A close up of a painting of flowers in a basket with a bumblebee.
Close-up view of Ambrosius Bosschaert the Elder’s Still-Life of Flowers (1614), a basket of flowers which could never bloom together.

Put differently: the harmony of nature and machine is made into a still life. The transport of still persons across landscapes converts landscapes into the unrooted, arrested nature of the still life. The shifting gaze of the camera, in this case, reduces the entire scene to a televisual still life, buffeted by the symbolic register of the floral arrangements. Seventeenth century Dutch still life paintings brought together assemblages of flowers that could not possibly bloom at the same time, becoming early progenitors of the deceptive/strategic logic of media to impart its symbolic and emotive registers. Lilies stood for purity, sunflowers meant faith, tulips became stand-ins for nobility. Together, the impossible bricolage became sobering examples of memento mori, or effective portrayals of vanitas. Like the memento mori of a love once consummated onboard.

A laptop with a purple screen and text that reads "yeah, i'm gonna regret it" sitting in front of a window looking on a grassy field.
Still from Quit by Cashmere Cat ft. Ariana Grande

The lyric video has some obvious precedents. Kinetic typography, which combines animation with ideas a text conveys (“up” = text floats upward), is one such precedent, as is the pioneering work of designer Saul Bass. His cinematic title sequences worked towards an accurate synthesis of a movie’s ad campaign into theaters, as well as towards the creation of an emotional climate for the story to come.

A jagged drawing of an arm in white on a black background. The text "produced and directed by otto preminger"
A disjointed arm in a title sequence might express the
jarring and disjointed existence of a drug addict.

Still, the crystallization of dynamically moving text and image into the lyric video follows a long image regime in which the sort of qualification of images by/with text increasingly becomes the main way in which we see images. An image often comes with the anticipatory thrall of its accompanying text block. Images are thus punctuated by comments about them, regardless of whether one immediately sees them (or ever does). The commentary can be felt, like a form of rhythm introduced into a visual paradigm.
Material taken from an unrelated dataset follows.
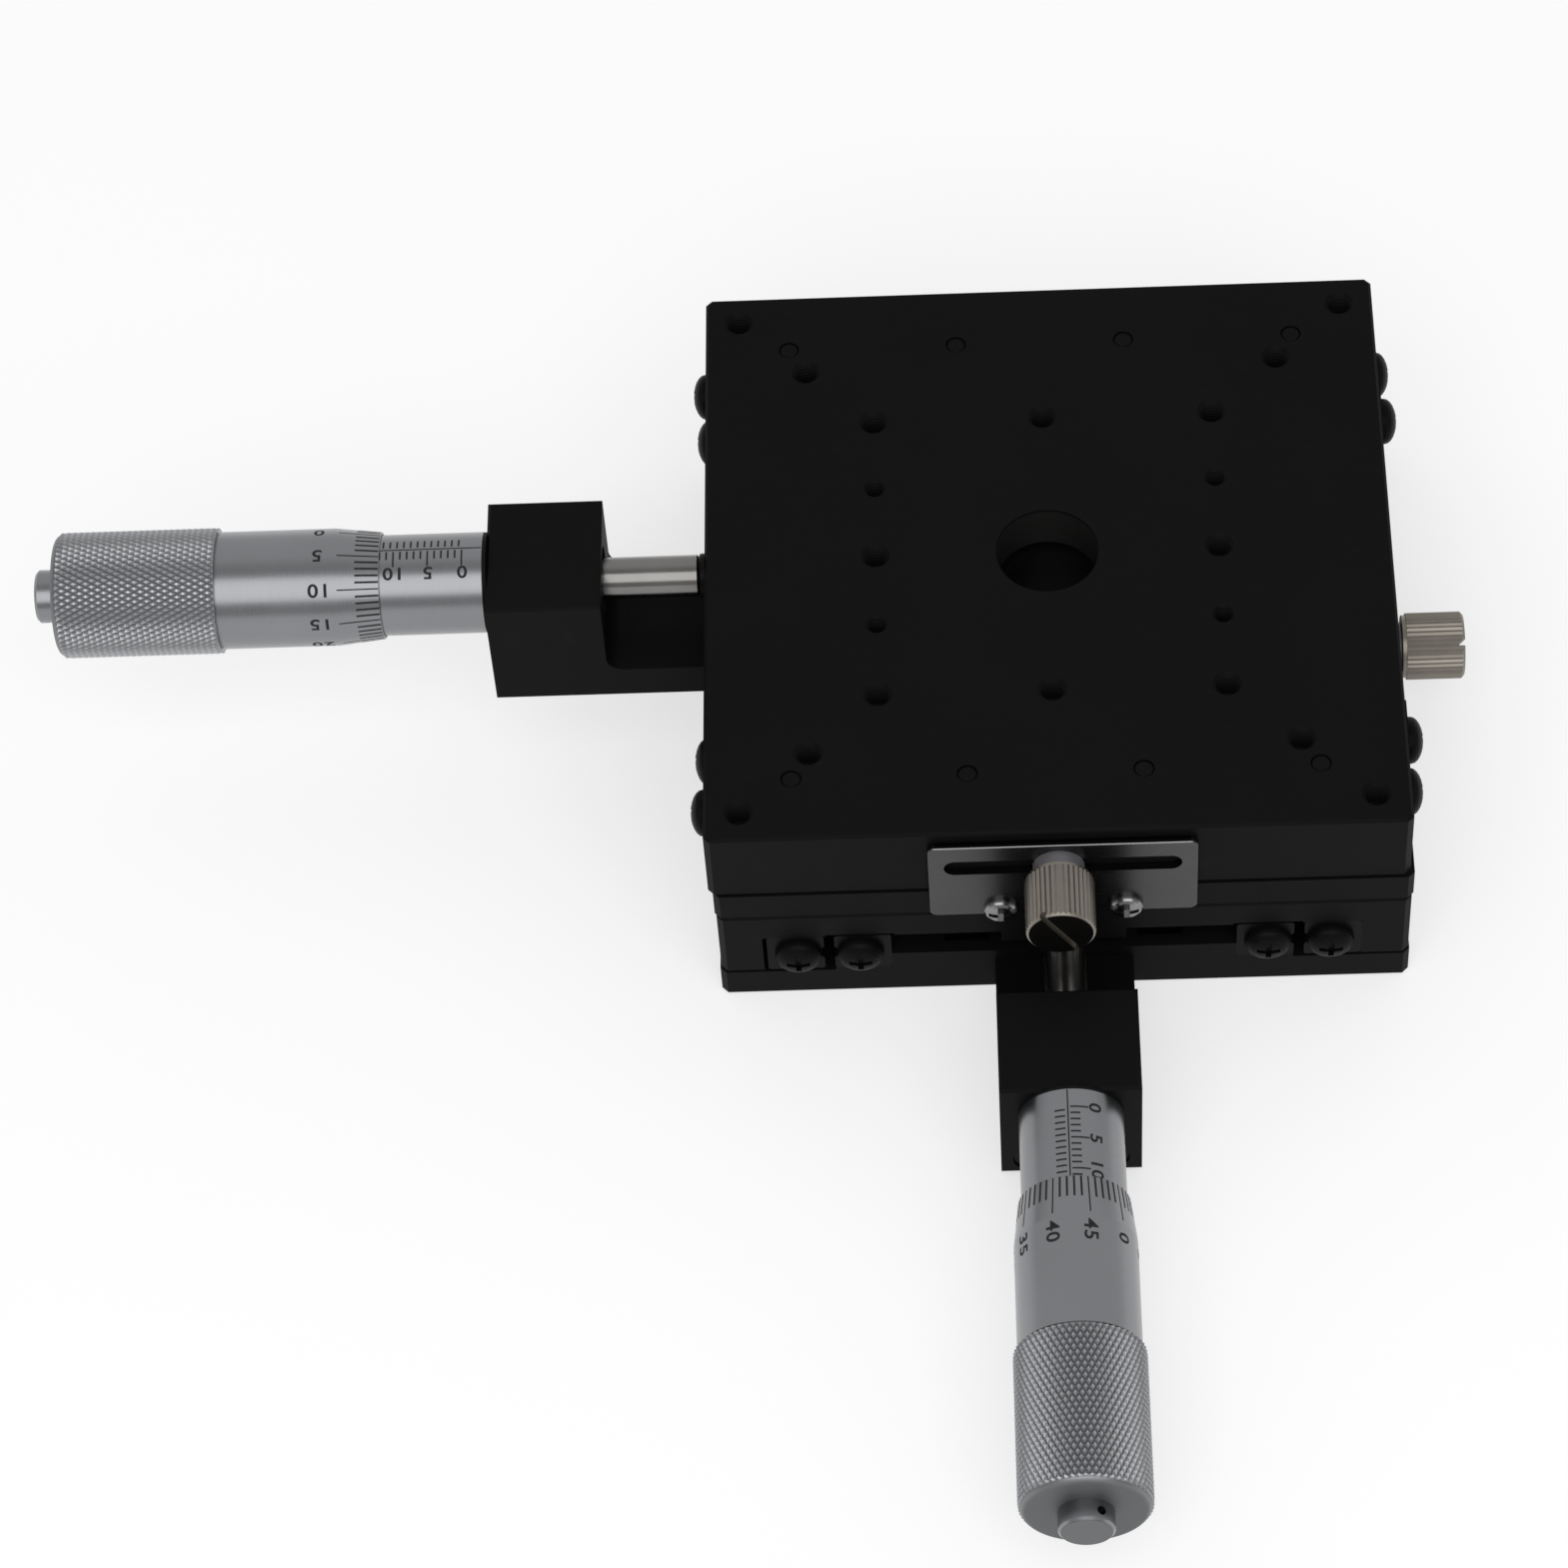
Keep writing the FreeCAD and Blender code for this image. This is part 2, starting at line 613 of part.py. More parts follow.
def lock(table_shift, washer_t):
    # plate screwed to the base plate's side; its slot lets the thumb screw ride with the table
    x0, x1 = half, half + plate_t
    r = plate_corner_r
    plate = box(x0, x1, -plate_half_l, plate_half_l, plate_foot_z, plate_foot_z + plate_h)
    ends = [e for e in plate.Edges if abs(e.Vertexes[0].Point.x - e.Vertexes[-1].Point.x) > plate_t / 2]
    plate = plate.makeFillet(r, ends)
    rim = [e for e in plate.Edges if e.BoundBox.XMin > x1 - plate_t / 2]
    plate = plate.makeFillet(plate_edge_r, rim)
    sr = m3_r + slot_play
    sy = slot_l / 2 - sr
    slot = box(x0 - overrun, x1 + overrun, -sy, sy, slot_z - sr, slot_z + sr)
    tools = [slot] + [rod("x", y, slot_z, sr, x0 - overrun, x1 + overrun) for y in (-sy, sy)]
    plate = plate.cut(tools[0].fuse(tools[1:]))
    screws = []
    for y in both([plate_screw_y]):
        plate = plate.cut(rod("x", y, plate_screw_z, plate_screw_r + plate_hole_play, x0 - overrun, x1 + overrun))
        screws.append(cross_screw("x", y, plate_screw_z, x1, 1, plate_screw_head_r, plate_screw_head_h,
                                  plate_screw_rim, plate_screw_r, plate_screw_l))
    y = table_shift
    w1 = x1 + washer_t
    c = washer_chamfer
    washer = lathe("x", y, slot_z, [(m3_r + slot_play, x1), (washer_r, x1), (washer_r, w1 - c),
                                    (washer_r - c, w1), (m3_r + slot_play, w1)])
    k1 = w1 + knob_l
    k = knob_chamfer
    collar_r = knob_r - knob_collar_step
    collar_end = w1 + knob_collar_l
    blank = lathe("x", y, slot_z, [(0, w1), (collar_r, w1), (collar_r, collar_end), (knob_r, collar_end),
                                   (knob_r, k1 - k), (knob_r - k, k1), (0, k1)])
    points = []
    for i in range(2 * knob_ridges):
        t = i * math.pi / knob_ridges
        d = knob_r if i % 2 else knob_r - knob_ridge
        points.append(V(w1, y + d * math.cos(t), slot_z + d * math.sin(t)))
    star = Part.Face(Part.makePolygon(points + points[:1])).extrude(V(knob_l, 0, 0))
    knob = blank.common(star)
    cut = box(k1 - knob_slot_depth, k1 + overrun, y - knob_slot_w / 2, y + knob_slot_w / 2,
              slot_z - 2 * knob_r, slot_z + 2 * knob_r)
    cut.rotate(V(0, y, slot_z), V(1, 0, 0), knob_slot_angle)
    tip = table_half - knob_shank_bite
    shank = lathe("x", y, slot_z, [(0, tip), (m3_r - tip_chamfer, tip), (m3_r, tip + tip_chamfer),
                                   (m3_r, collar_end), (0, collar_end)])
    knob = knob.cut(cut).fuse(shank).removeSplitter()
    return {"lock_plate": plate, "lock_plate_screws": group(screws), "lock_washer": washer, "lock_knob": knob}


def springs(table_shift):
    # tension springs, each drawn as the outer shape of its close coils: one eye round a post
    # in the base plate, the other round a post in the table
    coils, low_posts, high_posts = [], [], []
    slot = spring_r + spring_slot_play
    eye = post_r + post_play + spring_wire_r
    for x in both([spring_x]):
        y0, y1 = -post_y, post_y + table_shift
        low, high = y0 + eye + spring_leg_l, y1 - eye - spring_leg_l
        body = rod("y", x, spring_z, spring_r, low, high)
        for y, way, end in ((y0, 1, low), (y1, -1, high)):
            ring = Part.makeTorus(eye, spring_wire_r, V(x, y, spring_z), V(0, 0, 1))
            near = y + way * eye
            leg = rod("y", x, spring_z, spring_wire_r, min(near, end), max(near, end))
            body = body.fuse([ring, leg])
        coils.append(body)
        floor = spring_z - slot
        low_posts.append(rod("z", x, y0, post_r, floor - post_bury, spring_z + post_over))
        high_posts.append(rod("z", x, y1, post_r, spring_z - post_over, web_under + post_bury))
    return {"return_springs": group(coils), "base_spring_posts": group(low_posts),
            "table_spring_posts": group(high_posts)}


def axis_unit(upper):
    shift = x_table_rest if upper else 0
    moving = V(0, shift, 0)
    half_way = V(0, shift / 2, 0)
    parts = {"base_plate": base_plate(upper)}
    parts["inner_rails"] = group([rail(-1, True), rail(1, True)])
    parts["inner_rail_bolts"] = group(rail_bolts(True))
    parts["inner_end_screws"] = group(end_screws(True))
    parts["bracket"] = bracket()
    screws = [socket_screw("y", x, bracket_screw_z, block_out + bracket_screw_sink, bracket_screw_bite - half)
              for x in both([bracket_screw_x])]
    parts["bracket_screws"] = group(screws)
    clamp_in = -stem_r - thread_play
    parts["clamp_screw"] = grub_screw("x", block_out + clamp_screw_y, axis_z, clamp_in - clamp_screw_l, clamp_in)
    carried = {"table": table(upper)}
    carried["outer_rails"] = group([rail(-1, False), rail(1, False)])
    carried["outer_rail_bolts"] = group(rail_bolts(False))
    carried["outer_end_screws"] = group(end_screws(False))
    carried["preload_screws"] = group([grub_screw("x", y, rail_mid_z, -rail_back - preload_screw_l, -rail_back)
                                       for y in bolt_places])
    face = -half - button_proud
    c = button_chamfer
    carried["contact_button"] = lathe("y", 0, axis_z, [
        (0, face), (button_r - c, face), (button_r, face + c), (button_r, -half),
        (button_stem_r, -half), (button_stem_r, button_stem_l - half), (0, button_stem_l - half)])
    for name, shape in carried.items():
        shape.translate(moving)
        parts[name] = shape
    for name, solids in (("roller_cages", [cage(-1), cage(1)]), ("rollers", rollers(-1) + rollers(1))):
        parts[name] = group(solids)
        parts[name].translate(half_way)
    parts.update(micrometer(face + shift))
    parts.update(lock(shift, upper_washer_t if upper else lower_washer_t))
    parts.update(springs(shift))
    return parts


def join_screws():
    # drawn in the upper unit's frame, they reach down into the lower table
    return group([socket_screw("z", x, y, join_head_floor, -join_engagement)
                  for x, y in square_places(2 * join_x, 2 * join_y)])


def save(name, shape, upper):
    if upper:
        shape.rotate(V(0, 0, 0), V(0, 0, 1), -90)
        shape.translate(V(0, 0, unit_height))
    shape.exportStep("parts/" + name + ".step")
    print(name, len(shape.Solids), shape.isValid(), round(shape.Volume, 1))


os.makedirs("parts", exist_ok=True)
for prefix, upper in (("y_", False), ("x_", True)):
    for part_name, part_shape in axis_unit(upper).items():
        save(prefix + part_name, part_shape, upper)
save("unit_join_screws", join_screws(), True)
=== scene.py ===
import math

import bmesh
import bpy
from mathutils import Matrix, Vector


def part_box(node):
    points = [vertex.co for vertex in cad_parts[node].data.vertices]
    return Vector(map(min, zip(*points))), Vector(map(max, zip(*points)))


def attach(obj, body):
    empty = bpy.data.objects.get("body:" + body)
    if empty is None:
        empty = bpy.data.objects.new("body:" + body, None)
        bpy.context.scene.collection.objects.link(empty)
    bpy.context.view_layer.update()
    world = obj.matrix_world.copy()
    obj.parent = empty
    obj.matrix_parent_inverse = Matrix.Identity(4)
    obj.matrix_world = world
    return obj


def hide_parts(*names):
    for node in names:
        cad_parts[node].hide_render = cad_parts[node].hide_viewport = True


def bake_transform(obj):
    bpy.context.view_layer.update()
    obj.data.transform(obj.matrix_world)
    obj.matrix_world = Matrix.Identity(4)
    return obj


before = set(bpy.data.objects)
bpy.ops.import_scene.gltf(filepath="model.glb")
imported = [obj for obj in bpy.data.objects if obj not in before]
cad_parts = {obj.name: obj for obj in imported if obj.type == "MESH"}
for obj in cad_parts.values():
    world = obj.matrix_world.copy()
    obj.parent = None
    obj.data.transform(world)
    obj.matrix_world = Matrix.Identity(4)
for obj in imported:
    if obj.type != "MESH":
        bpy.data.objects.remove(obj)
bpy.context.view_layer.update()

# The stage is dressed here: knurled thimbles, the figures and lines of both micrometer
# scales, wound return springs and the finish of every piece. Pieces of an axis unit are
# laid out in millimetres in the unit's own frame, where it travels along Y with its
# micrometer at -Y, and are then put in place in the lower or the upper unit.

MM = 0.001
TURN = 2 * math.pi
UNIT_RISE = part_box("y_table")[1].z
UNIT_PLACE = {
    "y": Matrix.Scale(MM, 4),
    "x": (Matrix.Translation((0, 0, UNIT_RISE)) @ Matrix.Rotation(-TURN / 4, 4, "Z")
          @ Matrix.Scale(MM, 4)),
}
LOW_BODY = {"y": "base", "x": "cross_slide"}
HALF_TABLE = 50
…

Breaking time into a series of disjointed yet flowing parts, lyric videos layer captions with emotions that are only meant to last as long as words are spoken. They belong to a wholly other category of expressionism, warping meaning into bit-sized psychic spaces. One part transitional object, one part broken-montage, the lyric video is a project of refiguring the relation between flat, graphic space (“caption”) with its milieu, or else a case study of the moment-to-moment manipulation of ideology.

An opera stage with a digital screen.
Real-time translation into an audience’s mother-tongue
Jelly by Laurel Halo presents a worthy case-study: lyrics-as-undulating jelly, gesturing to rollercoaster-vision, spidey-vision, and falling down endlessly on Mario Kart’s formidable Rainbow Road.
Pilot topsy-turvydom

  1. ​*​
    Mark Seltzer, Bodies and Machines, New York: Routledge, 2016.